Chiang Mai, and the Bowl as It Is Given

Before Doi Suthep or the Tha Phae Gate, the morning offers one thing exactly: a cleaver on a block, coconut milk warming, a bowl of khao soi arriving as itself.

Begin with the sound, because the sound arrives first. A cleaver comes down on a block, once, then again, at a spacing that is not quite even — a little quicker, a small rest, quicker again. It reaches the ear before any thought of what is being cut, before the word cleaver, before the idea of a kitchen at all. There is only the blade meeting the wood, and then the ear waiting, already, for the next fall of it. This is how a morning in the old city first presents itself: not as Chiang Mai, not as a place with a name, but as this, given plainly, asking to be taken exactly as it comes.

Then the coconut milk. It is set over a low flame in a wide pan, and as it warms it lets go of a smell that is round and slightly sweet and faintly grassy at the edge, and this smell does not so much fill the air as lay itself across the ear's earlier work, so that the falling blade and the warming milk are now one thing happening. Turmeric goes in and the pan turns the deep yellow of a color you could name but do not need to. Cilantro is cut into short lengths; garlic is pressed flat and its sharpness lifts for a moment and settles. Each of these gives itself whole, one at a time, and consciousness takes them one at a time, in the order they are offered.

And so the bowl of khao soi comes to the table, and it is worth staying with what actually appears. A raft of soft curried noodles held in a broth the color of the turmeric; on top, a small tangle of the same noodles fried crisp, resting where the surface meets the air. Beside it, without ceremony, the lime, the shallot, the spoon of dark chili paste — each set down as a separate fact. Steam rises off the broth in a thin unhurried thread. Set the rest aside for now — the mountain temple up on Doi Suthep, the old brick of the Tha Phae Gate, the night market that will crowd these same lanes after dark. Here there is the bowl, only the bowl, and it is entirely present.

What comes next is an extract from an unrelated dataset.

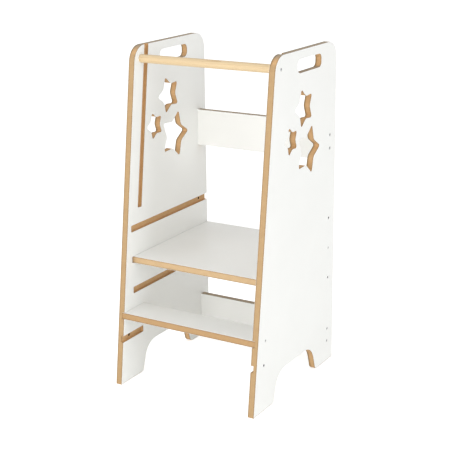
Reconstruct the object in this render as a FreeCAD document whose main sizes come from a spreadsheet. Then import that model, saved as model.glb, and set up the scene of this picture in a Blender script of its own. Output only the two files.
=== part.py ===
"""Kitchen helper stool for a toddler: a tower of white-faced boards.

Two side panels stand on arched feet. A round rail and two back boards tie them together,
a platform and a step slide in grooves in their inner faces, and small screws lock those two.
Millimetres. +X is the right side seen from the front, +Y is the rear, +Z is up, and the
origin is on the floor under the middle of the stool.
"""
import FreeCAD, Part
import math
import os

import Sketcher

# Driving dimensions, in millimetres unless the note says otherwise.
SIZES = {
    # the tower
    "overall_height": 900,
    "inner_width": 393,            # between the inner faces of the two side panels
    "foot_span": 452,              # front to back on the floor
    "front_setback": 119,          # how far the front edge leans back on its way to the top
    "board_thickness": 18,
    "face_sheet": 0.4,             # white sheet bonded on each side of a board's core
    "floor_ease": 1,               # the side panels' face sheets stop this far above the floor
    "front_top_round": 44,
    "rear_top_round": 42,
    "arch_width": 244,             # on the floor
    "arch_lean": 25,               # how far each wall leans in on its way up
    "arch_height": 79.5,
    "arch_round": 54,
    "foot_round": 14,
    "arch_straight": 2,            # least straight wall between those two rounds
    # hand hole near the top of each side panel
    "hand_hole_length": 133,
    "hand_hole_height": 35,
    "hand_hole_round": 14,
    "hand_hole_drop": 22.5,        # from the top edge down to the hole
    "hand_hole_inset": 89,         # from the rear edge forward to the hole
    # star cut-outs, each placed by its centre
    "upper_star_radius": 53,
    "upper_star_drop": 149,
    "upper_star_inset": 184.3,
    "small_star_radius": 39.5,
    "small_star_drop": 221.7,
    "small_star_inset": 255.1,
    "large_star_radius": 68,
    "large_star_drop": 263.8,
    "large_star_inset": 160.1,
    "star_waist": 0.57,            # inner corners, as a share of the star's radius
    "star_tip_round": 5,
    "star_waist_round": 16,
    # grooves in the inner faces
    "groove_depth": 8,
    "groove_ease": 0.4,            # height of a groove over the thickness of the board in it
    "groove_corner": 3,
    "accessory_setback": 50,       # centre line of the slanted groove behind the front edge
    "accessory_stop": 42,          # from the slanted groove's bottom down to the top platform groove
    # platform and its three levels
    "platform_setback": 14,        # from the front edge back to the top platform groove
    "platform_stop": 6,            # groove left open in front of the platform
    "platform_rise": 326.5,        # underside of the platform, which is in the middle groove
    "platform_pitch": 86,
    "slide_end_gap": 0.3,          # between a sliding board's end and its groove's bottom
    # step and its two levels
    "step_depth": 89,
    "step_rise": 181.3,            # underside of the step, which is in the upper groove
    "step_pitch": 64.3,
    # back boards
    "back_board_height": 102,
    "back_board_inset": 24,        # from the rear edge forward to the board's rear face
    "upper_back_rise": 583.3,
    "lower_back_rise": 27.4,
    # top rail
    "rail_diameter": 22,
    "rail_drop": 34,               # from the top edge down to the rail's axis
    "rail_setback": 28.5,          # from the front edge back to the rail's axis
    # joining screws of the back boards and the rail
    "screw_length": 50,
    "screw_shank": 6,
    "screw_head": 8.6,
    "screw_head_height": 3.4,
    "screw_tip": 4,                # length of the pointed end
    "screw_clearance": 0.1,        # round the shank and past the tip
    "head_clearance": 0.2,         # round the head
    "head_inset": 0.2,             # head below the panel's face
    "back_screw_pitch": 36,
    "hex_socket": 4,               # across the flats
    "hex_socket_depth": 2.4,
    # threaded inserts of the sliding boards' levels, and the locking screws in them
    "insert_diameter": 8,
    "insert_length": 9,
    "insert_clearance": 0.05,
    "insert_bore": 6,
    "lock_screw_diameter": 5.9,
    "lock_screw_length": 9,
    "lock_socket": 3,
    "lock_socket_depth": 3.5,
    "lock_point": 0.8,             # chamfer of the flat point that faces the board
    "lock_gap": 0.2,               # between the point and the board's end
    "platform_screw_inset": 33,    # from the rear edge forward
    "step_screw_setback": 37,      # from the front edge back
}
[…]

The first taste is coconut and turmeric and a warmth that is not heat; then the crisp noodles give way with a sound felt more than heard; then the lime, squeezed in, cuts a bright line straight through the middle of it. Each of these comes in its turn and is fully there while it lasts. The cleaver is still falling somewhere behind the counter, at that same uneven spacing, and the steam is still climbing off the surface in its one thin thread, and the bowl sits in front of you giving itself completely, wanting to be nothing but the bowl it is.